Because food is not a big issue to me, I honestly don't see WHY it's a big issue. If I know they don't prefer something, I give them a smaller portion. If I know they loathe something, then, really, does it matter if they don't eat it? If they haven't tasted something and SAY they don't like it, I have them eat a few bites. Most of the time DS3's eyes will light up and he'll say, "I like it!" and DD5 will actually not like it. I also believe that tastes can "grow on you" after tasting them in tiny amounts repeatedly over time. If the child hates green beans, don't FORCE them to eat a full serving every time until they puke it back up. What you'll end up with is an adult who won't touch a green bean for the rest of their life. If they hate them, make them eat 2 beans (unless they ARE puking them up... then, personally, I wouldn't push it at all). Then, someday, you'll either end up with an adult who still dislikes them OR, just maybe, they'll like them when they're grown.

 

There IS such a thing as a super taster. Google it!:)

 

As to the OP... I'm not much experienced as the parent in this area. Just as the picky eater ;) But I think a health curriculum or a fun health book wouldn't be a bad idea. Help him to understand that it's not going to kill him to not eat every kind of vegetable that exists, but to eat NONE is very unhealthy. Carrots every day is much better than nothing.

 

Another thing that might help a little, with things he doesn't totally completely HATE (just sorta dislikes and wouldn't rather do without), is maybe say, "Here's your meal. I'm setting the timer and you should have it eaten before the timer beeps. If it's not gone, you'll have {this consequence}." Take away a super favorite toy or activity, make him go to bed, whatever. Something that can be done on a daily basis.

 

I'm just trying to think of ideas here! lol:) My DD is highly motivated to eat when she knows that some type of dessert awaits her.
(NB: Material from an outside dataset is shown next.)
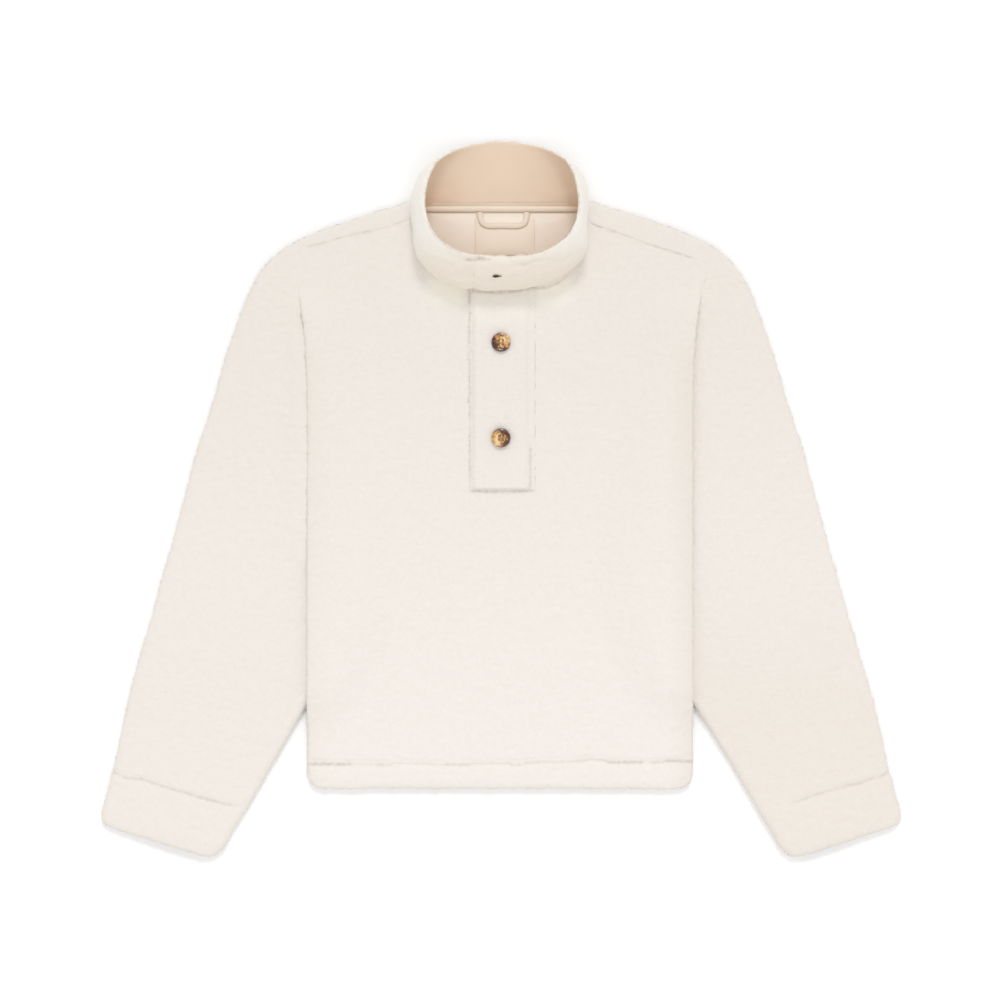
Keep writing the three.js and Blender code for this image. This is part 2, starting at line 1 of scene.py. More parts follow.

I would probably be more inclined to eat things I don't like if it meant I could eat something sweet, too:) As an adult though... well, I make my own rules;)

 

ETA: I was just thinking about the control thing. Sure, for some kids it's control. Some kids just like to control everything:) But... say a child is getting a shot. He knows what's coming and so he fights it. We don't say "He's just making it a control issue." We know he perceives it as something very unpleasant! So if a kid perceives certain foods as being so unpleasant that it makes him want to gag, then, yeah, he's gonna try to control that situation and avoid it.